1. An anti-lock braking system for a vehicle, comprising: a hub having a hollow cavity which is configured to accommodate an axle; a device having a first part which is substantially static relative to the hub and a second part which may rotate relative to the hub when the first part and the second part are disengaged; and an actuator which is configured to control a transmission of a braking force from a frame of the vehicle to the hub by actuating the device; wherein one of the first part and the second part is configured to extend helically around the axle.

2. The anti-lock braking system of claim 1, further comprising: a torsion spring; wherein the torsion spring is configured to cause the first part and the second part to engage when the actuator is deactivated.

3. The anti-lock braking system of claim 1, wherein the device is a band clutch.

4. The anti-lock braking system of claim 1, wherein the device is a wrap spring clutch.

5. The anti-lock braking system of claim 1, further comprising: a disc of a disc brake; wherein the second part is configured to extend helically around the axle; and wherein the disc is connected to, attached to, or integrally formed with, said second part.

6. The anti-lock braking system of claim 1, further comprising: a disc of a disc brake; wherein the first part is configured to extend helically around the axle; wherein the second part comprises a cylindrical portion; and wherein the disc is connected to, attached to, or integrally formed with, said cylindrical portion.

7. The anti-lock braking system of claim 6, further comprising: a first element; a second element; and a torsion spring; wherein the torsion spring is connected to the first part by the first element; wherein the second element is configured to be movable by the actuator; and wherein the second element causes the first element to rotate relative to the hub around the axle when the second element is moved parallel to a longitudinal axis (A) of the axle.

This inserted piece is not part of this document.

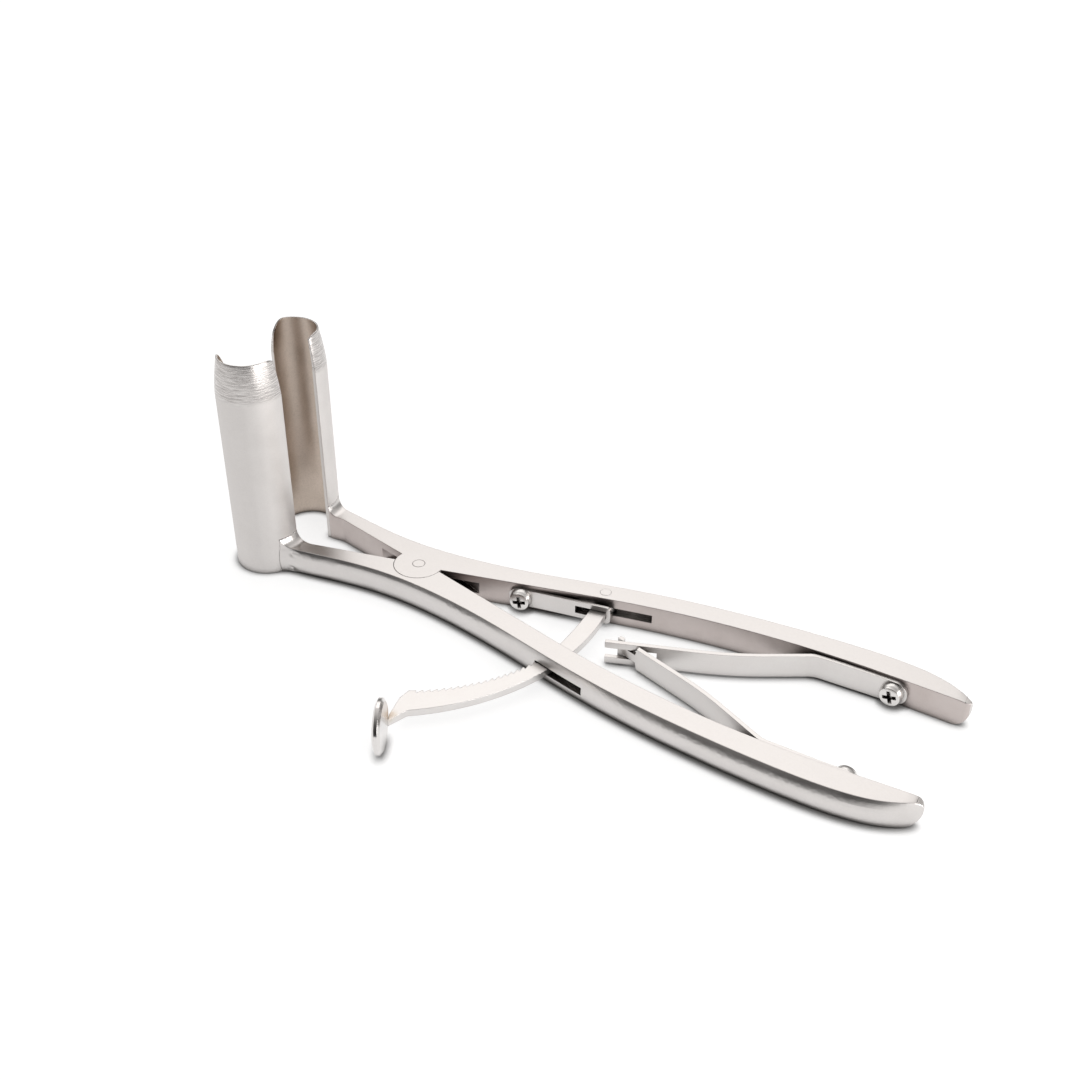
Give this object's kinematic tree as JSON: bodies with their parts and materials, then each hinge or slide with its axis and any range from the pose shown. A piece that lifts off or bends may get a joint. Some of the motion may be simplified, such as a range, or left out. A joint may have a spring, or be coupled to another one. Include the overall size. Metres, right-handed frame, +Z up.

8. The anti-lock braking system of claim 7, wherein the second element comprises a magnetic material and the actuator is configured to generate a magnetic field when activated; and/or wherein the actuator comprises an electromagnet which is substantially static relative to the axle.

9. The anti-lock braking system of claim 1, further comprising: a generator; wherein the generator comprises a first portion which is substantially static relative to the axle and a second portion which is substantially static relative to the hub; and wherein the first portion has a power output.

10. The anti-lock braking system of claim 9, further comprising: a lighting, wherein the generator is configured to provide electric energy to power the lighting through the power output.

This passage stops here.